For decades, residents in Florida’s heartland have raised concerns about exposure to pollution from burning cane fields, a technique used to rid the plant of its leaves. In June 2020, The Post partnered with ProPublica’s Local Reporting Network to investigate the topic.

Over the course of the past year, the news organizations have been working together to understand the impact of cane burning on air quality and local health. We interviewed dozens of people, collected hundreds of public records and read thousands of pages of documents on the nation’s air-monitoring infrastructure.

Through installing outdoor air sensors at the homes of residents during cane burning season, we developed a better understanding of pollution patterns in the neighborhoods at the center of vast swaths of cane fields. Our analysis found repeated spikes in pollution, generally lasting less than an hour, on days when the state authorized burns and projected that smoke would blow toward our sensors. Experts said these findings strongly suggest a link between air pollution and cane burning.

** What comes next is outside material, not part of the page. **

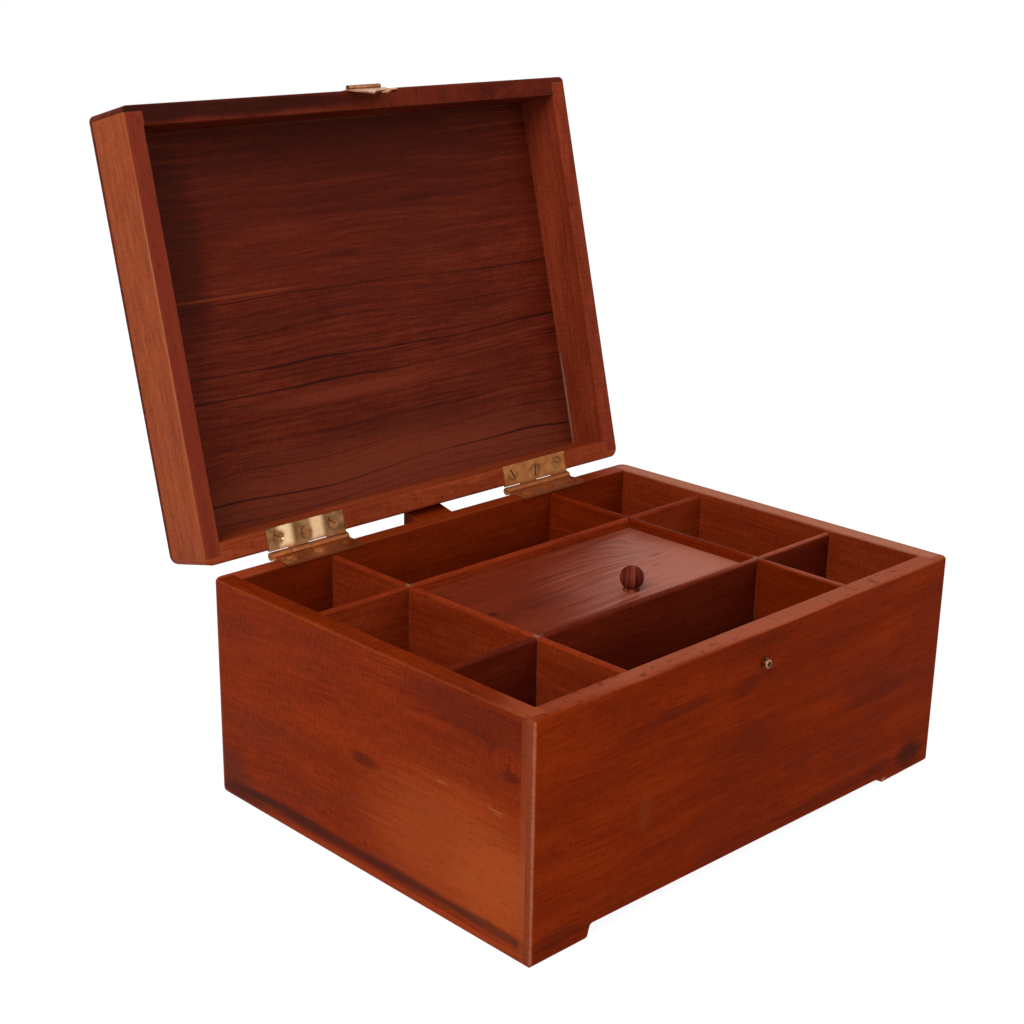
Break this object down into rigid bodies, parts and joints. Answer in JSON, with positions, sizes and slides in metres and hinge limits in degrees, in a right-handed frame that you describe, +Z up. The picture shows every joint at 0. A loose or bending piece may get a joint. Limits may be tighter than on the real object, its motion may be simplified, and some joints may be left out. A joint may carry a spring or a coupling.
{
  "type": "desk organizer",
  "caption": "Wooden desk box with small compartments, a lift-out inner lid with a turned knob, and a hinged lid that a brass clasp holds shut.",
  "frame": {"origin": "on the surface it stands on, under the middle of the open box's outline", "axes": "+X along the box to the right, +Y to the back where the hinges are, +Z up"},
  "size_m": [0.305, 0.323, 0.3467],
  "materials": {
    "carcass_wood": "oiled satin",
    "divider_wood": "oiled satin",
    "inner_lid_wood": "oiled satin",
    "knob_wood": "turned and waxed",
    "lid_wood": "oiled satin",
    "hinge_brass": "worn and dull",
    "clasp_brass": "worn and dull"
  },
  "bodies": {
    "box": {"front_board": "carcass_wood", "back_board": "carcass_wood", "left_side": "carcass_wood", "right_side": "carcass_wood", "bottom_panel": "carcass_wood", "long_divider_front": "divider_wood", "long_divider_rear": "divider_wood", "cross_divider_left": "divider_wood", "cross_divider_right": "divider_wood", "inner_lid_ledge_front": "divider_wood", "inner_lid_ledge_rear": "divider_wood", "lid_stop_block": "carcass_wood", "catch_stud": "clasp_brass", "hinge_left_box_leaf": "hinge_brass", "hinge_right_box_leaf": "hinge_brass", "hinge_left_pin": "hinge_brass", "hinge_right_pin": "hinge_brass", "box_leaf_screws": "hinge_brass"},
    "lid": {"lid_front_rail": "lid_wood", "lid_back_rail": "lid_wood", "lid_left_rail": "lid_wood", "lid_right_rail": "lid_wood", "lid_top_panel": "lid_wood", "hinge_left_lid_leaf": "hinge_brass", "hinge_right_lid_leaf": "hinge_brass", "lid_leaf_screws": "hinge_brass", "clasp_leaf": "clasp_brass", "clasp_screws": "clasp_brass"},
    "clasp_pin": {"clasp_pin": "clasp_brass"},
    "clasp_tongue": {"clasp_tongue": "clasp_brass"},
    "inner_lid": {"inner_lid_panel": "inner_lid_wood", "inner_lid_knob": "knob_wood"}
  },
  "joints": [
    {"name": "lid_hinge", "type": "hinge", "parent": "box", "child": "lid", "pos_m": [0, 0.07372, 0.1185], "axis": [-1, 0, 0], "range_deg": [-103.8, 0]},
    {"name": "clasp_pin_turn", "type": "hinge", "parent": "lid", "child": "clasp_pin", "pos_m": [0, 0.13048, 0.34541], "axis": [-1, 0, 0], "range_deg": [0, 16.3]},
    {"name": "clasp_swing", "type": "hinge", "parent": "clasp_pin", "child": "clasp_tongue", "pos_m": [0, 0.13048, 0.34541], "axis": [-1, 0, 0], "range_deg": [0, 150]},
    {"name": "inner_lid_lift", "type": "slide", "parent": "box", "child": "inner_lid", "axis": [0, 0, 1], "range_m": [0, 0.018]}
  ],
  "couplings": [
    {"joint": "clasp_pin_turn", "follows": "lid_hinge", "ratio": -0.15703}
  ]
}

Prior to publication, we sent our findings, project methodology and questions to U.S. Sugar and Florida Crystals, the largest sugar producers in the region. The companies responded by challenging our reporting and methodology. The Post and ProPublica carefully reviewed those criticisms and engaged with the companies over several weeks, clarifying our evidence and providing more information upon request, including our raw data, documents obtained through public records requests and scientific studies on the health effects of particulate matter. Below is a breakdown of the criticisms and the reporting team’s responses.

Both companies criticized our finding that the state air monitor in Belle Glade was malfunctioning as far back as eight years ago. Spokespeople for the companies called the monitor reliable.

In 2013, the Florida Department of Environmental Protection flagged the Belle Glade monitor for discrepancies, saying it wasn’t fit to determine compliance with the National Ambient Air Quality Standards, the pollution thresholds set by the Clean Air Act. The monitors used to enforce these thresholds and crack down on polluters must meet strict quality-assurance criteria, according to the Environmental Protection Agency.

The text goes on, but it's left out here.